One thing that came up more than once is that there are so many people whose fear of sucking or fear or rejection is so bad that they never send things out. These are people with scores of short stories in the drawers, possibly several novels. Now, I thought I was the queen of all the weak reasons one doesn’t make it as a writer. That’s why I started this podcast: to identify those and overcome them - and sure, when I’m done, the reason that I’m just not good enough - yet - may be the remaining reason I don’t make it, but it won’t be one of the excuses.

But I never really identified with not sending stuff out. Ever. Jim and John were talking about writers they knew who were talented, but they were waiting to send stuff out until… What? Perfection?

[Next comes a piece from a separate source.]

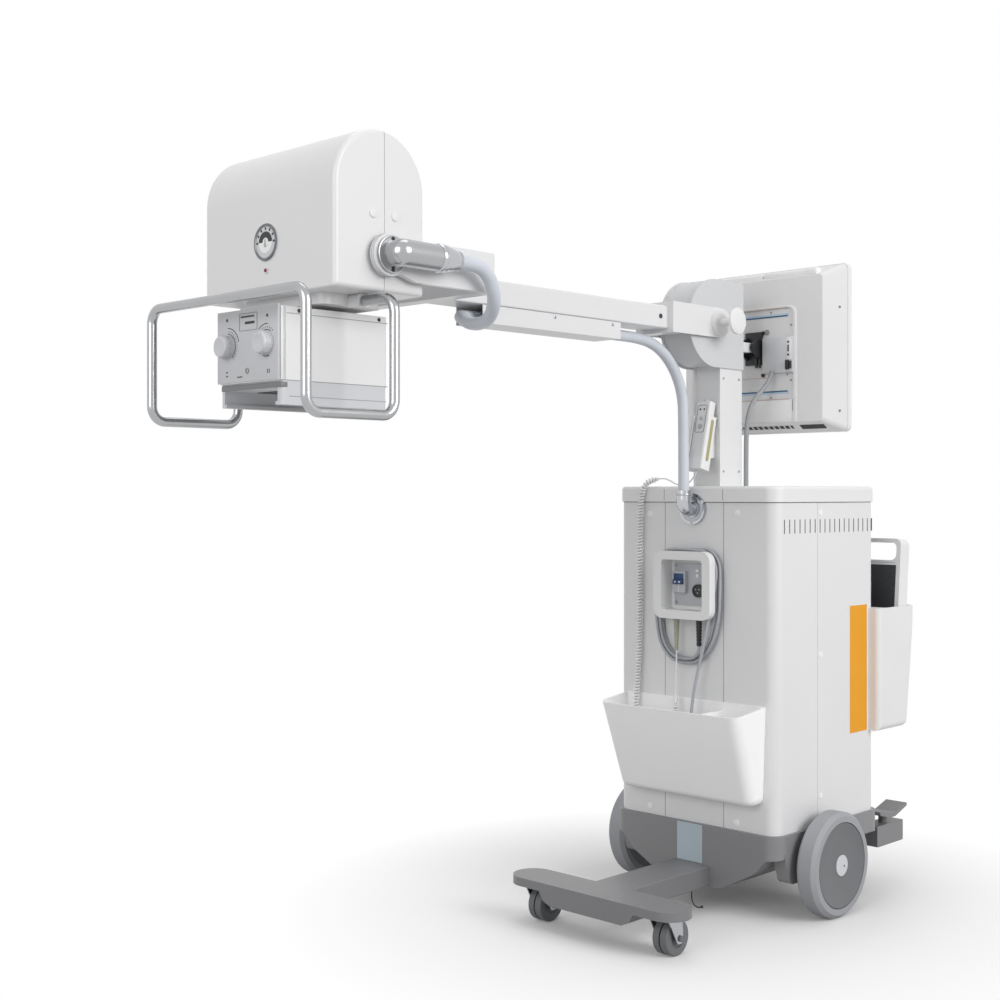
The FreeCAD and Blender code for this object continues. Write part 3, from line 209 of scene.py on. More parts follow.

It’s actually kind of scary how many people are waiting for this magical time. They ignore the reality that they will get rejected. They ignore the truth that rejection and criticism are actually good things; your work cannot exist in a vacuum, you need outside eyes, to gauge your work and give you a sense of how it is. I know people who have resisted crit groups as well as submissions. I wanted to yell, “So how the hell are you ever planning on getting published?” But I’m polite, so I didn’t.

I’m going to address this not sending out thing. And it’s hard for me because I don’t have that particular problem. I can’t really understand it. I want to be a professional writer so badly, and I’ve wanted this since I was 12. I know that going through the submissions process is necessary, kind of like taking the SATs to get into college. You can be the best student in your class, but few colleges are going to give a damn if you don’t take the SAT.

Here’s my favorite reason why rejection and criticism don’t scare me: most of you know I wrote for several RPGs. My editor on one book held no punches. He used the word “choad”** in some edits back to me. Twice. Once, he used it as a verb, “choading” I believe is how he used it. I figure if I survived that, I can survive anyone else’s opinion of my work.

Does rejection hurt? Does harsh criticism hurt? Yes! Sure it does. I’m honestly a little worried about what the Viable Paradise workshop will reveal about the weaknesses in my writing. But it also hurts when I’ve been running for a while and I’m sore the next day. But both instances of pain can either indicate that you are growing, or can give you an excuse to quit.

You will never be a professional writer if you don’t send stuff out.

I’m serious here! Yes, it would be awesome if the editors and agents came seeking us out. It would also be nice if cheesecake was diet food and cigarettes made your lungs stronger and your breath smell like candy.*** But that’s not the way it happens. They don’t need to seek out the hermit-like writer - they have enough non-hermits in their slush pile clamoring for attention.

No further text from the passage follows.